Si图形衬底上非极性/半极性GaN材料外延生长及物性研究

In order to reduce the quantum confined Stark effect (QCSE) and the cost, growth of GaN and luminescent device on non-polar or semi-polar surface on silicon technology has attracted much attention in recent years. However, non-polar and semi-polar GaN grown on Si substrates suffer from low crystal orientation controllability, Ga-Si melt-back etching phenomenon, and high defect density. To solve such problems, we study the process of Si trench etching, and show the influence of the pattern sizes, shapes, orientation and depth on the subsequent growth behavior of non-polar and semi-polar GaN, as well as the control of crystal surface orientation and the evolution of surface morphology. We will use the insertion of intermediate layer to prevent the Ga-Si melt-back etching phenomenon during the GaN growth and to help control the growth orientation of non-polar and semi-polar GaN material. At the same time, we will also investigate the effects of epitaxial growth conditions and buffer layers on the crystalline quality, stress/strain and optical property of non-polar and semi-polar GaN. The rule of formation and evolution of defects will be uncovered. The high crystal quality non-polar and semi-polar GaN would be eventually realized on the patterned silicon substrate, and will help build a foundation for non-polar and semi-polar GaN-based LEDs on Si substrate.

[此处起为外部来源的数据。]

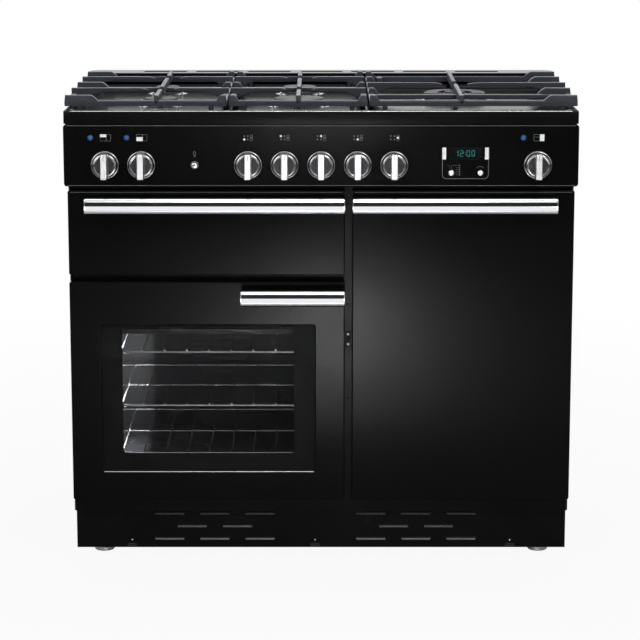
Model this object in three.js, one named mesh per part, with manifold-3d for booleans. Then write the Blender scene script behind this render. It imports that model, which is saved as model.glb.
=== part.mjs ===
// Range cooker, about one metre wide: a tall oven on the right, a second oven on the left with a
// grill compartment above it, and a gas hob with five burners on top.
// Millimetres, +Z up. Pieces are placed with Y = 0 on the face of the control panel and Y growing
// towards the back; the last lines move the whole cooker so that its origin is under its middle.
import * as THREE from "three";
import { mergeVertices } from "three/addons/utils/BufferGeometryUtils.js";
import Module from "manifold-3d";

const wasm = await Module();
wasm.setup();

// ---- Driving dimensions ------------------------------------------------------------------
// Clearances
const fit = 0.3; // between a piece and its seat
const over = 1; // how far a cut or a joined piece reaches past a face
const edge = 1; // taken off the corners of small turned pieces
const runFit = 0.4; // radial, between a pin or shaft and its bore

// Cabinet
const cabinetWidth = 984;
const cabinetBack = 602; // from the panel's face to the outside of the back
const cabinetBottom = 100; // above the floor
const sheet = 2; // folded sheet, also of the liners
const frameFace = 36; // front of the chassis frame, behind the doors
const baseLip = 15; // upturned edge of the base tray

// Control panel and hob edge
const panelOverhang = 5; // past the cabinet on each side
const hobTop = 905;
const hobEdge = 26.6; // height of the hob's front edge
const panelHeight = 120.2;
const panelCorner = 6; // radius of its lower corners
const knobDrop = 77.9; // of the knob axes below the panel's top
const knobPlaces = [-417, -347, -141, -70.5, 0, 70.5, 141, 418];
const gasKnobs = [2, 3, 4, 5, 6]; // which of them work a gas tap

// Doors
const doorSideGap = 1; // of the doors from the cabinet's sides
const leftDoorWidth = 537;
const doorSlot = 14.7; // between the left doors and the right one
const underPanelGap = 7.9;
const grillDoorHeight = 166.3;
const betweenDoorsGap = 13.7;
const underDoorsGap = 31.4; // from the cabinet's bottom to the lower doors
const doorFace = 4; // behind the panel's face
const doorDepth = 26;
const doorSkin = 3;
const doorWall = 2;
const doorReturn = 17; // width of the folded edge on a door's back
const innerPanelFront = 14; // from the door's face to the inner panel
const sealGap = 1.3; // between a closed inner panel and the frame

// Door window, from the left oven door's lower left corner
const windowLeft = 59;
const windowBottom = 55.6;
const windowWidth = 421;
const windowTop = 85; // below the door's top
const windowCorner = 6;
const glassThickness = 4;
const glassLap = 8; // of a pane behind the edge of its opening
const innerWindowInset = 22; // of the inner opening from the outer one

// Door hinges
const hingePin = 5; // diameter
const hingeInset = 5; // of an upright pin from the door's side edge
const hingeBehindFace = 22; // of an upright pin from the door's face
const hingeReach = 12; // of a pin into its door
const hingePlate = 3;
const hingeBlock = 20;
const grillPinUp = 8.3; // of the grill door's pins from its lower edge
const grillPinBehindFace = 13;
const grillArmInset = 60; // of a hinge arm from the door's side edge
const grillArmWidth = 5;
const grillArmHeight = 9;

// Handles
const handleFront = 46; // in front of the panel's face
const handleDepth = 24;
const handleHeight = 28;
const handleRound = 5;
const handleDrop = 11.5; // of its top below the door's top
const handlePost = 20;
const handleEndInset = 36; // from the hinge side of a door
const ovenHandleLength = 202;

// Oven and grill cavities
const leftCavityMargin = 45; // from each side of the left doors
const rightCavityMargins = { left: 43.3, right: 44 }; // from the sides of the right door
const ovenFloorMargin = 40.6; // over a door's lower edge
const leftOvenRoofMargin = 40; // under a door's top
const rightOvenRoofMargin = 42;
const grillFloorMargin = 24.3;
const grillRoofMargin = 24;
const ovenDepth = 430;
const leftShelfHeights = [38, 136, 245]; // over the oven's floor
const rightShelfHeights = [88, 308];
const shelfWire = 5;
const shelfRod = 4;
const shelfSideGap = 3;
const shelfFront = 31; // from the frame's back to the front wire
const shelfDepth = 380;
const ledgeWidth = 11;
const ledgeHeight = 6;

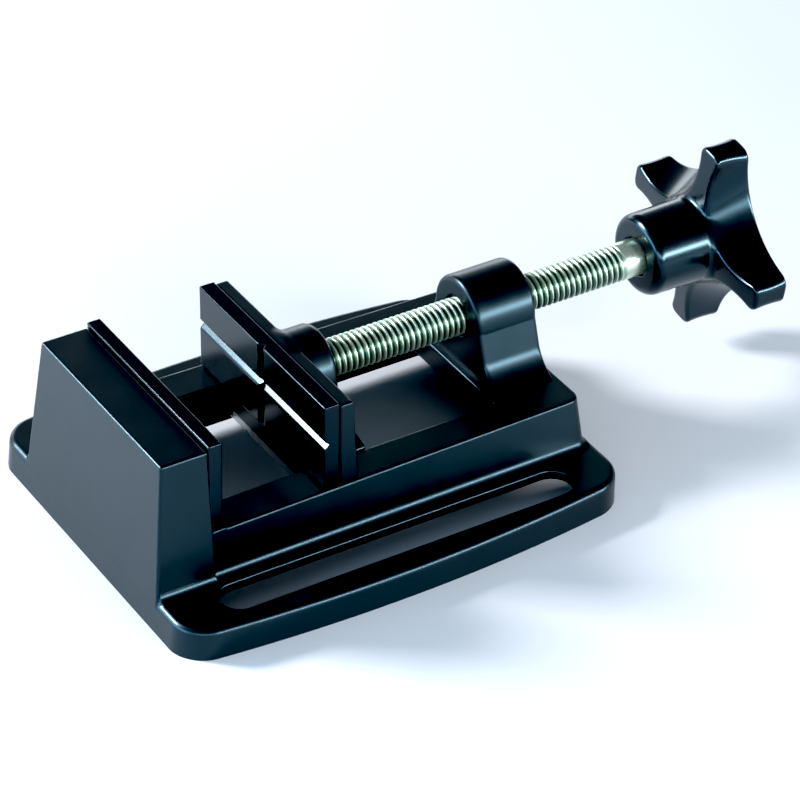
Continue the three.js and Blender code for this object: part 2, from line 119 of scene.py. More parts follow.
def contour(f, lo, hi, h, blk=8):
    """Quads of the surface f = 0, with sharp edges kept."""
    lo = np.array(lo, float) - 1.37 * h
    n = np.ceil((np.array(hi, float) + 1.4 * h - lo) / h).astype(int)
    n = ((n + blk - 1) // blk) * blk
    nb = n // blk
    cs = [lo[i] + h * blk * (np.arange(nb[i]) + 0.5) for i in range(3)]
    X, Y, Z = np.meshgrid(*cs, indexing="ij")
    C = f(X, Y, Z)
    V = np.empty(n + 1, np.float32)
    R = np.repeat(np.repeat(np.repeat(np.sign(C).astype(np.float32) * 9, blk, 0), blk, 1), blk, 2)
    V[:-1, :-1, :-1] = R
    V[-1], V[:, -1], V[:, :, -1] = 9, 9, 9
    near = np.argwhere(np.abs(C) < h * blk * 0.5 * 3 ** 0.5 * 1.12 + 0.1)
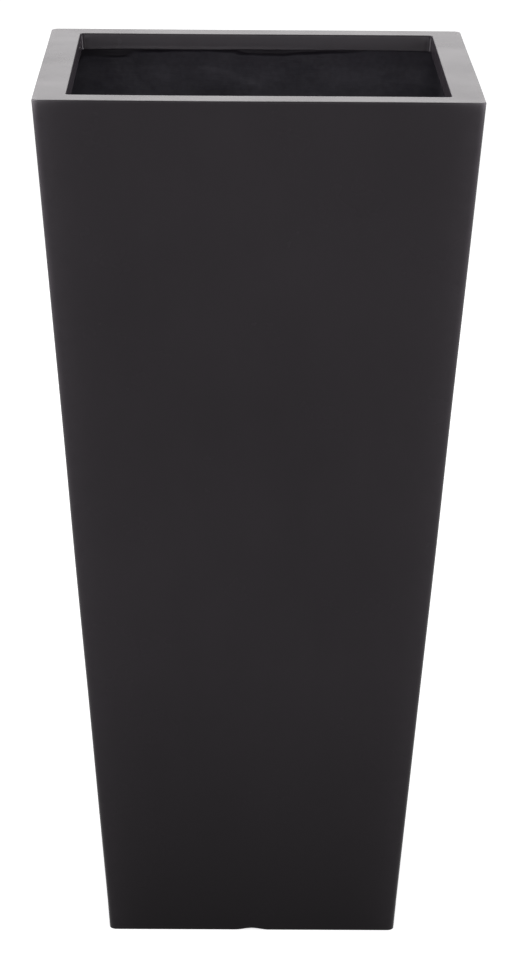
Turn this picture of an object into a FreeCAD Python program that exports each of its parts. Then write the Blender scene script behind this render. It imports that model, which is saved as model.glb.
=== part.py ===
import FreeCAD, Part
import math
import os

# Tall square planter, hand laid in glass fibre and resin. Millimetres, +Z up.
# The origin is the middle of the base, on the ground. The front faces -Y.
# The body is one tapered laminate: walls, a rim turned in at the top, a lip turned
# down inside the rim, and a foot turned in at the bottom. A laminated tray is bonded
# on the foot as the floor, and a rubber plug closes its drain hole.

# Overall form
HEIGHT = 915.0
TOP_WIDTH = 450.0
BASE_WIDTH = 303.0
UPRIGHT_EDGE_RADIUS = 8.0

# Wall laminate, its thickness measured square to the wall
WALL_THICKNESS = 4.5
INSIDE_CORNER_RADIUS = 14.0

# Rim turned in at the top, and the lip turned down from its inner edge
RIM_WIDTH = 31.5
RIM_THICKNESS = 5.0
RIM_EDGE_RADIUS = 1.8
RIM_ROOT_RADIUS = 6.0
LIP_DEPTH = 19.0
LIP_THICKNESS = 4.0
LIP_ROOT_RADIUS = 3.0
MOUTH_CORNER_RADIUS = 5.0
MOUTH_EDGE_RADIUS = 3.0

# Foot turned in at the bottom, with one shallow drainage groove across each side
FOOT_WIDTH = 35.0
FOOT_THICKNESS = 6.0
FOOT_ROOT_RADIUS = 4.0
FOOT_OPENING_RADIUS = 20.0
GROOVE_WIDTH = 36.0
GROOVE_DEPTH = 2.0
GROOVE_RUN_OUT = 0.15

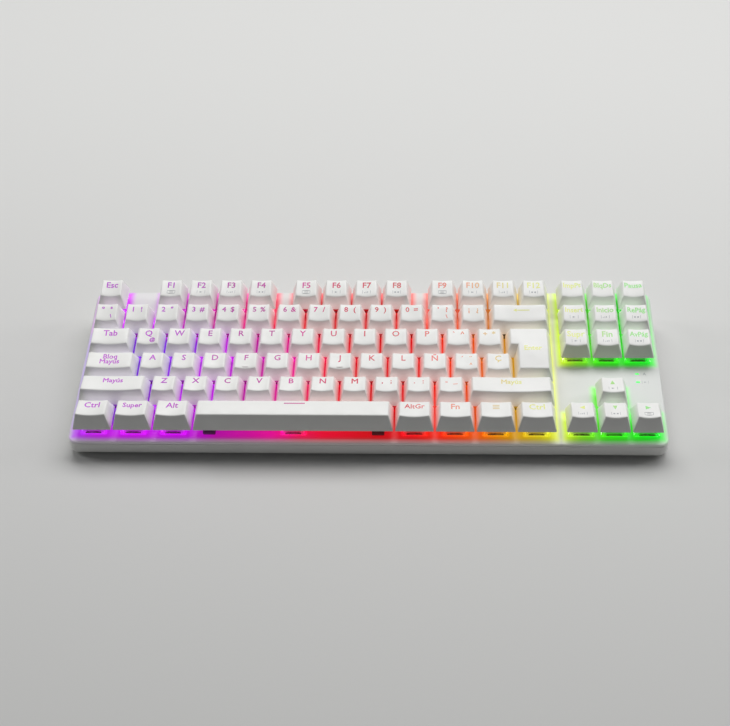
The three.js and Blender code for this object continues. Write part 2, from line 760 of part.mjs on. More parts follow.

由于可以消除量子限制斯塔克效应并降低生产成本，近年来硅衬底上外延非极性/半极性GaN材料及发光器件受到了越来越多的关注。但是硅基非极性/半极性材料生长过程中存在着晶体取向难控制、Ga-Si回熔刻蚀、缺陷密度高等难点。为解决这些问题，本项目首先摸索硅衬底图形刻槽工艺，研究图形尺寸、取向、深度等对非极性/半极性GaN生长行为、晶体表面取向、表面形貌的影响。其次，研究介质掩膜对GaN生长期间Ga-Si回熔刻蚀的抑制作用和晶体取向控制的辅助作用。最后探索生长工艺条件、缓冲层类型对非极性/半极性GaN材料晶体质量、应力应变和发光性质的影响机制，揭示缺陷生成与演化规律。最终在硅图形衬底上外延得到高质量的非极性/半极性GaN材料，为实现硅基非极性/半极性GaN基LED器件奠定基础。

与传统的c面GaN基LED相比，基于半极性/半极性GaN LED能够显著降低QCSE，而采用硅衬底可以降低成本并与现有工艺兼容。本项目将两者的优势结合起来，以实现硅图形化衬底上非极性/半极性GaN材料的高质量制备为目标，针对硅基非极性/半极性材料生长过程中存在着晶体取向难控制、Ga-Si回熔刻蚀、缺陷密度高等关键问题展开研究。选用(113)和(110)晶向的硅作为衬底，通过光刻和湿法腐蚀制备硅图形衬底，优化Si图形衬底腐蚀制备工艺，研究其与GaN生长行为、晶体取向控制、表面形貌演化之间的关联关系。分别采用直接生长法和高温-低温GaN层生长法在(113)硅图形衬底上MOCVD外延生长半极性(11-22)GaN，其中高温-低温GaN层生长法长出的GaN效果较好，得到了表面平整度高的半极性GaN材料，并揭示硅图形衬底非极性/半极性GaN晶体取向控制、缺陷抑制机理以及表面形貌演化规律。另外，传统的半导体材料GaN与新兴的二维材料MoS2结合成的异质结被用于一些光电器件中，使用半极性GaN制作异质结有望提高器件性能。我们分别将极性和半极性GaN与MoS2结合，制备了两种MoS2/GaN异质结并使用X射线光电子能谱分析测量了二者的带阶。